A 47% anti-establishment vote means that France is not stable, and if France is not stable, neither is the European Union.  That is the elephant in the room which no one is talking about.

Sunday, April 22, 2012

The Triumph of Western Civilization

Last night we heard the Vivaldi 'Four Seasons' performed in the Sainte-Chapelle.  As so often in life, the first step to a joyous transcendant experience was overcoming my preconceptions against it.  Even though we already had tickets to the concert, I was tempted not to go.  My back was giving me a hard time and I had heard the Four Season so often it was sure to be a tired chestnut.  But I went anyway so as not to disappoint Rita.

It proved an outstanding experience.  The Sainte-Chapelle was the private family chapel of the French kings.  While not exactly small, it is intimate compared to Notre Dame.  It was built for Louis IX, who became Saint Louis, and was completed in 1248, a brief but memorable 764 years ago.  It is arguably the loveliest space in Christendom.

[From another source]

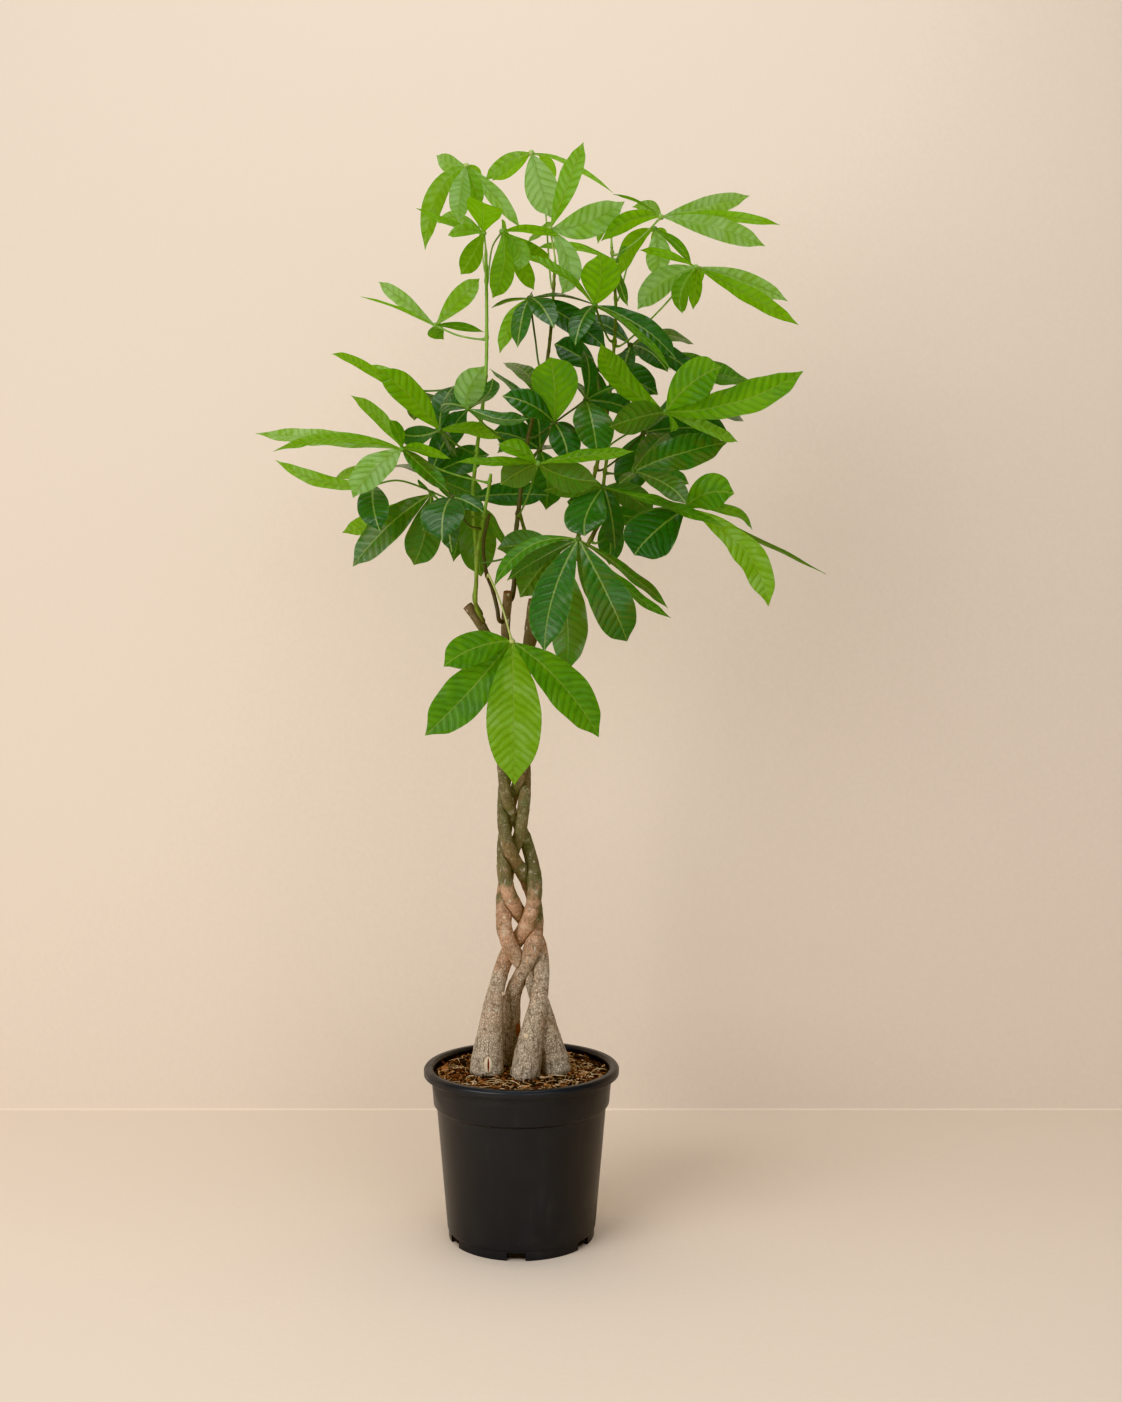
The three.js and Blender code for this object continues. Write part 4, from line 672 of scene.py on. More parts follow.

Not quite 500 years after the Sainte-Chapelle was built, Antonio Vivaldi composed 'Le Quattro Stagione' - 'The Four Seasons'.  It is a charming piece of music when played on an excellent stereo.  But when played live on violins, cello, and harpsichord, it is a masterpiece of both composition and performance.  The first violin, David Braccini, was masterful and brilliant.  Remember his name.  I predict you will hear it again.

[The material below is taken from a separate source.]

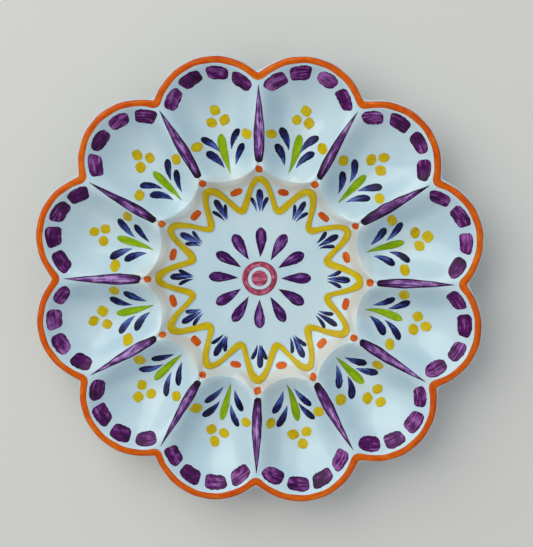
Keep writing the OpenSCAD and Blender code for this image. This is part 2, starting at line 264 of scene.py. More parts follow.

The Sainte-Chapelle is a triumph of 13th Century Western Civilization.  'The Four Seasons' is a triumph of 18th Century Western Civilization.  The fact that 600 closely-packed common people attended the concert, not just the king and his family, is a democratic triumph of 21st Century Western Civilization.

Saturday, April 21, 2012

Some Surprising Differences between France and the US

[It's good to be president]

The first round of the French elections are tomorrow.  There are ten candidates - one the rightist Marine LePen, one the center-right incumbent Nicholas Sarkozy, one the Socialist Francois Hollande, and seven others of various leftist persuasions.  The two candidates getting the largest numbers of votes advance to a run-off election in two weeks.

Superficially the system resembles our own system of primary elections followed by national elections.  But the differences are important.   In the US, from the Iowa caucuses to the November election is eleven months of continuous campaigning and is staggeringly expensive.  The campaigns are at least as much about campaign-fund raising as they are about vote-getting.  Among candidates with similar political postures, they are only about campaign fund-raising.  The campaigns are so expensive that the periods between elections are themselves dominated by the prospect of the fund-raising to come.   The urgency of the competitive fund-raising is so great that the interests and desires of prospective and actual political donors come to outweigh the interests and desires of the voters, some would say entirely outweigh them.

Arguably the primacy of donors over voters is the lever with which the power of the ownership classes and special interests is applied.  The French campaign season is only a few weeks.  Its cost is minimal compared to American campaigns.  The explicit domination of money over the French political system is correspondingly less than it is in America.  Because of the smaller cost of campaigns it is harder to translate money directly into political power than it is in the United States.  France has no equivalents to George Soros or the Koch brothers.

I would love to tell you that the result is the reign of reason and the public interest, but alas it is not so.  My impressions, as a tyro and a tourist, are that the two main parties, the Gaullists and the Socialists, appeal to the self-interest of different blocs of voters.  The parties of left and right appeal to the ideology and prejudices of smaller blocs of voters.

The logic of the runoff system is that if one wants to be effective, one must join together with other groups to present a common candidate to try to make it into the top two, one of whom will be president.  Et voila, instead of a unified bloc, the Left fields no fewer than seven competing candidates, eight, if one counts Hollande.  They paraphrase Henry Clay in saying they would rather be Left than be president.

This mindless self-destructive devotion to ideology and political correctness, in the US seen mainly on college campuses, here makes an entire section of French society politically powerless and its leaders politically irrelevant.

It is a close question whether it is better to be ruled by plutocrats or by windbags, and I leave it to the reader to decide.